>>>>

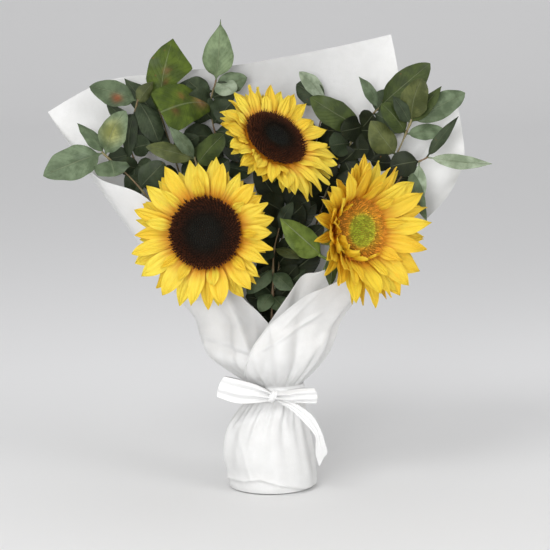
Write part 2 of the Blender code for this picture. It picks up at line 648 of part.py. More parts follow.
def make_ribbon(material):
    """The ribbon: its turn round the waist, the knot, two loops and the tail."""
    inside = WAIST_RADIUS + SHEET_STEP + PAPER_THICK + RIBBON_CLEARANCE
    outside = inside + RIBBON_THICK
    half = RIBBON_HEIGHT / 2
    waist = Matrix.Translation((WAIST_CENTRE_X, 0, WAIST_HEIGHT))
    knot_centre = Vector((0.002, -outside - 0.0048, WAIST_HEIGHT))
    slope = KNOT_RADIUS * 0.75
    profile = [(0, -KNOT_HALF_HEIGHT), (slope, -0.0062), (KNOT_RADIUS, -0.002), (KNOT_RADIUS, 0.002),
               (slope, 0.0062), (0, KNOT_HALF_HEIGHT)]
    shapes = [ring(waist, inside, outside, -half, half, 36),
              lathe(profile, 10, Matrix.Translation(knot_centre))]
    for end, spread, depth in LOOPS:
        toward = end - knot_centre
        near = knot_centre + Vector((0, depth - 0.0015, 0))
        far = knot_centre + Vector((0, depth + 0.0017, 0))
        bend = Vector((0, 0.0045, 0))
        loop = [near, near + toward * 0.45 + Vector((0, -0.0065, 0)), end - bend - toward * 0.08,
                end, end + bend - toward * 0.08, far + toward * 0.5, far]
        path = smooth_path(loop, 18)
        steps = [after - before for before, after in zip(path, path[1:])]
        facings = [step.cross(Vector((0, 0, 1))) for step in [*steps, steps[-1]]]
        heights = []
        for point in path:
            opened = min(1.0, (point - knot_centre).length / toward.length * 1.7)
            heights.append(RIBBON_PINCH + (spread - RIBBON_PINCH) * opened)
        shapes.append(strip(path, facings, heights))
    tail = smooth_path([knot_centre, *TAIL], len(TAIL_WIDTHS) - 1)
    shapes.append(strip(tail, [Vector((0.35, -1, 0.25))] * len(tail), TAIL_WIDTHS))
    shade_round(fuse("ribbon", shapes, material), 40)


def make_stem_tie(material):
    """The twine that binds the stems, hidden under the paper."""
    waist = Matrix.Translation((WAIST_CENTRE_X, 0, WAIST_HEIGHT))
    shape = ring(waist, TIE_RADIUS, TIE_RADIUS + TIE_THICK, -TIE_HEIGHT / 2, TIE_HEIGHT / 2, 20)
    shade_round(make_object("stem_tie", shape, material), 40)


def main():
    clear_scene()
    for flower in SUNFLOWERS:
        make_sunflower(*flower)
    for stem in EUCALYPTUS:
        make_eucalyptus(*stem)
    paper = make_material("wrap_paper", PAPER_WHITE, 0.85)
    make_sheets(paper)
    make_ribbon(make_material("ribbon_satin", RIBBON_WHITE, 0.4))
    make_stem_tie(make_material("twine", TWINE, 0.9))


main()
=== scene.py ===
"""Looks of the sunflower and eucalyptus bouquet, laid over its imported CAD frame.

Metres, +Z up, front towards -Y, in the CAD's own frame. Places are written in millimetres
through mm(). A grid is an array of points (rows, columns, 3). Each point of a mesh has a shade,
which is its share along the piece, its share across it and the piece's own chance value, and a
tone, which is its colour.
"""
import math
import random

import bpy
import numpy as np
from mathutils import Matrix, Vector

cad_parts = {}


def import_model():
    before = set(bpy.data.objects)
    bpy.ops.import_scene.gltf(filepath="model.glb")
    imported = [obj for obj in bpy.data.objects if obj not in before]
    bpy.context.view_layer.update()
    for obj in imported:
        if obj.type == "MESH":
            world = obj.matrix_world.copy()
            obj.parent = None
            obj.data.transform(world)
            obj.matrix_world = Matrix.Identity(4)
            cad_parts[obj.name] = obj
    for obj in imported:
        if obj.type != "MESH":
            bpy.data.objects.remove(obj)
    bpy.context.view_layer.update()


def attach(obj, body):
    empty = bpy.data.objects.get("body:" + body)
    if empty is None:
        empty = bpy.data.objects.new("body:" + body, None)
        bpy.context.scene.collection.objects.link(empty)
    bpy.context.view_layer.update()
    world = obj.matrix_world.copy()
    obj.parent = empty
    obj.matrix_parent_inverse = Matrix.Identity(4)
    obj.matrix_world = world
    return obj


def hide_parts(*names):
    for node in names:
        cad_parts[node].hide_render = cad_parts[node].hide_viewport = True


MILLIMETRE = 0.001
UP = np.array((0.0, 0.0, 1.0))

# A direction that no stem follows, from which the sides of a round bar are counted
ASIDE = (0.3, 1.0, 0.2)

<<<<

Reproduce the listing above verbatim, from first line to last.

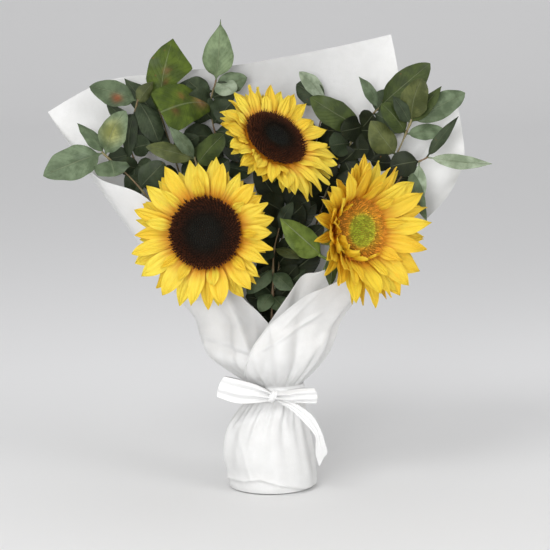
Write part 2 of the Blender code for this picture. It picks up at line 648 of part.py. More parts follow.
def make_ribbon(material):
    """The ribbon: its turn round the waist, the knot, two loops and the tail."""
    inside = WAIST_RADIUS + SHEET_STEP + PAPER_THICK + RIBBON_CLEARANCE
    outside = inside + RIBBON_THICK
    half = RIBBON_HEIGHT / 2
    waist = Matrix.Translation((WAIST_CENTRE_X, 0, WAIST_HEIGHT))
    knot_centre = Vector((0.002, -outside - 0.0048, WAIST_HEIGHT))
    slope = KNOT_RADIUS * 0.75
    profile = [(0, -KNOT_HALF_HEIGHT), (slope, -0.0062), (KNOT_RADIUS, -0.002), (KNOT_RADIUS, 0.002),
               (slope, 0.0062), (0, KNOT_HALF_HEIGHT)]
    shapes = [ring(waist, inside, outside, -half, half, 36),
              lathe(profile, 10, Matrix.Translation(knot_centre))]
    for end, spread, depth in LOOPS:
        toward = end - knot_centre
        near = knot_centre + Vector((0, depth - 0.0015, 0))
        far = knot_centre + Vector((0, depth + 0.0017, 0))
        bend = Vector((0, 0.0045, 0))
        loop = [near, near + toward * 0.45 + Vector((0, -0.0065, 0)), end - bend - toward * 0.08,
                end, end + bend - toward * 0.08, far + toward * 0.5, far]
        path = smooth_path(loop, 18)
        steps = [after - before for before, after in zip(path, path[1:])]
        facings = [step.cross(Vector((0, 0, 1))) for step in [*steps, steps[-1]]]
        heights = []
        for point in path:
            opened = min(1.0, (point - knot_centre).length / toward.length * 1.7)
            heights.append(RIBBON_PINCH + (spread - RIBBON_PINCH) * opened)
        shapes.append(strip(path, facings, heights))
    tail = smooth_path([knot_centre, *TAIL], len(TAIL_WIDTHS) - 1)
    shapes.append(strip(tail, [Vector((0.35, -1, 0.25))] * len(tail), TAIL_WIDTHS))
    shade_round(fuse("ribbon", shapes, material), 40)


def make_stem_tie(material):
    """The twine that binds the stems, hidden under the paper."""
    waist = Matrix.Translation((WAIST_CENTRE_X, 0, WAIST_HEIGHT))
    shape = ring(waist, TIE_RADIUS, TIE_RADIUS + TIE_THICK, -TIE_HEIGHT / 2, TIE_HEIGHT / 2, 20)
    shade_round(make_object("stem_tie", shape, material), 40)


def main():
    clear_scene()
    for flower in SUNFLOWERS:
        make_sunflower(*flower)
    for stem in EUCALYPTUS:
        make_eucalyptus(*stem)
    paper = make_material("wrap_paper", PAPER_WHITE, 0.85)
    make_sheets(paper)
    make_ribbon(make_material("ribbon_satin", RIBBON_WHITE, 0.4))
    make_stem_tie(make_material("twine", TWINE, 0.9))


main()
=== scene.py ===
"""Looks of the sunflower and eucalyptus bouquet, laid over its imported CAD frame.

Metres, +Z up, front towards -Y, in the CAD's own frame. Places are written in millimetres
through mm(). A grid is an array of points (rows, columns, 3). Each point of a mesh has a shade,
which is its share along the piece, its share across it and the piece's own chance value, and a
tone, which is its colour.
"""
import math
import random

import bpy
import numpy as np
from mathutils import Matrix, Vector

cad_parts = {}


def import_model():
    before = set(bpy.data.objects)
    bpy.ops.import_scene.gltf(filepath="model.glb")
    imported = [obj for obj in bpy.data.objects if obj not in before]
    bpy.context.view_layer.update()
    for obj in imported:
        if obj.type == "MESH":
            world = obj.matrix_world.copy()
            obj.parent = None
            obj.data.transform(world)
            obj.matrix_world = Matrix.Identity(4)
            cad_parts[obj.name] = obj
    for obj in imported:
        if obj.type != "MESH":
            bpy.data.objects.remove(obj)
    bpy.context.view_layer.update()


def attach(obj, body):
    empty = bpy.data.objects.get("body:" + body)
    if empty is None:
        empty = bpy.data.objects.new("body:" + body, None)
        bpy.context.scene.collection.objects.link(empty)
    bpy.context.view_layer.update()
    world = obj.matrix_world.copy()
    obj.parent = empty
    obj.matrix_parent_inverse = Matrix.Identity(4)
    obj.matrix_world = world
    return obj


def hide_parts(*names):
    for node in names:
        cad_parts[node].hide_render = cad_parts[node].hide_viewport = True


MILLIMETRE = 0.001
UP = np.array((0.0, 0.0, 1.0))

# A direction that no stem follows, from which the sides of a round bar are counted
ASIDE = (0.3, 1.0, 0.2)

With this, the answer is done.